By all measures, Marshall was well-suited for the job. He had the standing and gravitas to bring Chiang Kai-shek and Zhou Enlai to the negotiating table – and to keep them there through exceedingly contentious talks. He had the wisdom, temperament and clarity of mind to identify a mutually acceptable, if treacherously narrow, path forward. And though the odds were always against success, conditions had opened a small window in which prospects were as good as they ever were going to be. Mao and the communists had superior political strength, but not the forces needed to defeat the nationalists — especially since the Soviets were not yet willing to give the backing the People’s Liberation Army needed to tilt the battlefield in their favor. Chiang’s nationalists had superior firepower and modest but critical outside support from the West. But that wasn’t enough to reclaim resource-rich Manchuria from the newly arrived Soviets — much less to win the loyalties of Mao’s base. Marshall seized the opportunity and brokered an agreement, creating a fragile coalition government. He then went home and tackled a second task, nearly as difficult as the first: persuading a war-weary Congress to agree to a massive aid package to give the new government in China staying power.

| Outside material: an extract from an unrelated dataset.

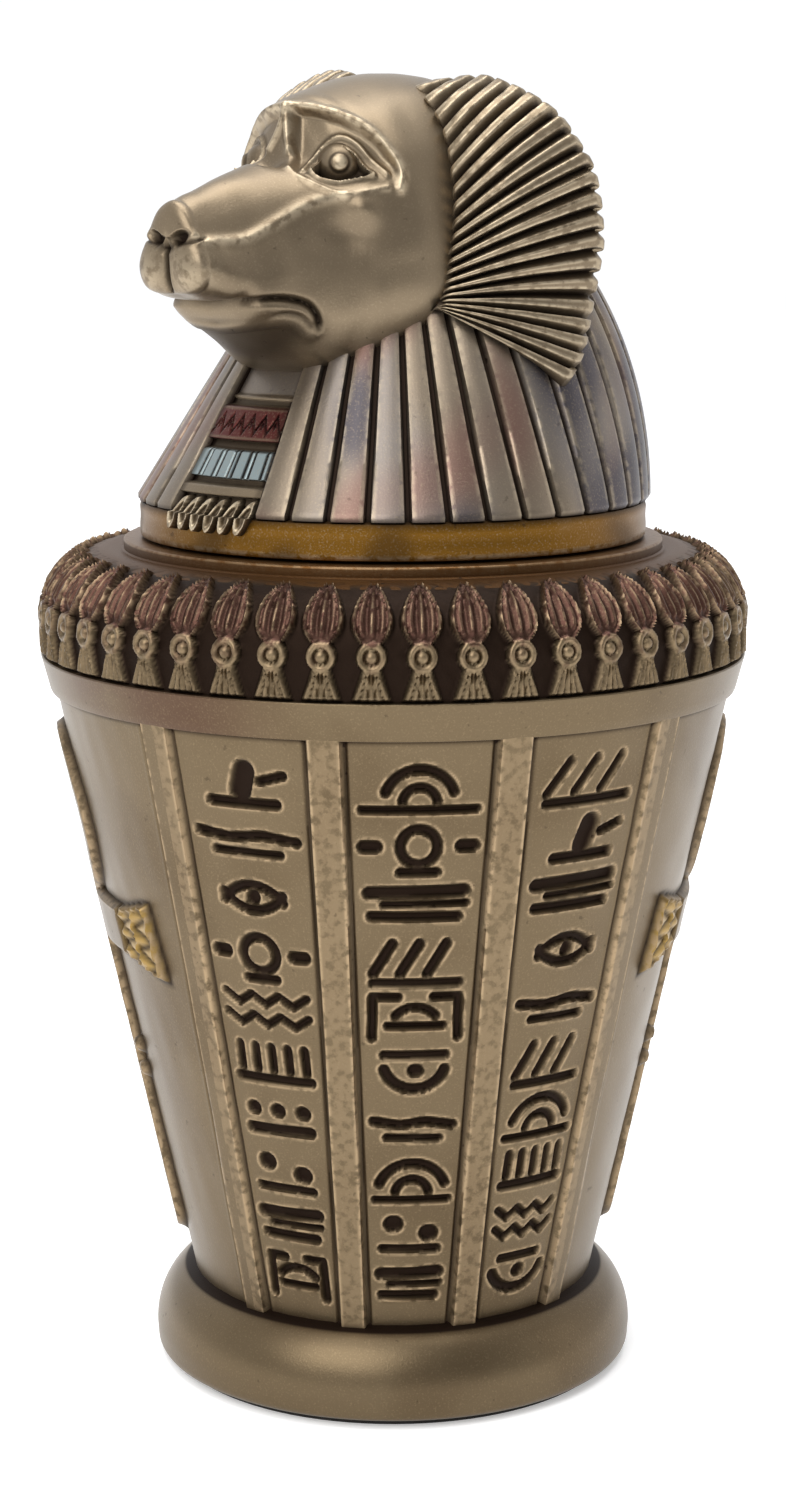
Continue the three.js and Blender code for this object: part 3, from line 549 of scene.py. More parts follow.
# %% Felt pad
felt_disc = turned("felt_disc", [
    (0, pad_low[2]), (pad_high[0] - 0.1, pad_low[2]), (pad_high[0], pad_low[2] + 0.15),
    (pad_high[0], pad_high[2] - 0.15), (pad_high[0] - 0.1, pad_high[2]), (0, pad_high[2])], 96)

# %% [markdown]
# ## The lid's base and headcloth
# The lid is modelled looking along -Y and then turned, because its head faces to the left of
# the jar's front. A plug sits in the jar's mouth under a flat gilt band. Above the band rises
# the striped headcloth: in front it slopes like a cone, behind it is a dome, and the two are
# blended by the angle. Each stripe ends in a narrow cut groove.

# %% Lid frame, plug and band
LID_TURN = -48
PLUG_R, PLUG_LOW = 25.7, lid_low[2]
LID_BAND_R, LID_BAND_LOW, LID_BAND_TOP = 31.0, FLANGE_TOP + 0.3, 109.2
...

But implementing the peace agreement proved as difficult as one might expect, and by the time Marshall returned a few months later, the situation was deteriorating, and the window for success in China was closing nearly as quickly as it had opened. The biggest shift had little to do with China itself, but rather the geopolitical landscape. The course toward cold war between the U.S. and the Soviets was becoming clear, and Moscow was reconsidering its previous strategic ambivalence toward China. Whereas the Soviets had once withheld backing for the Communist Party of China and encouraged them to engage earnestly in Marshall’s peace process, they now did the opposite. And with the prospect of Soviet backing in hand, the strategic calculation for the CPC changed. The chance for peace was lost. Marshall left in 1947 and, famously, later found more success stabilizing Europe as secretary of state.
It’s a fascinating case study regarding the question of just how much a singularly talented individual can influence history. It’s possible that if certain missteps had been avoided, or that if the U.S. had helped Chiang press the military advantage against the communists while the Soviets were still on the sidelines, things would’ve turned out differently. The good faith diplomatic process pushed by Marshall and the U.S. may not have been what China really needed. Still, if Marshall couldn’t broker a peace in China, it’s reasonable to conclude that perhaps no one could.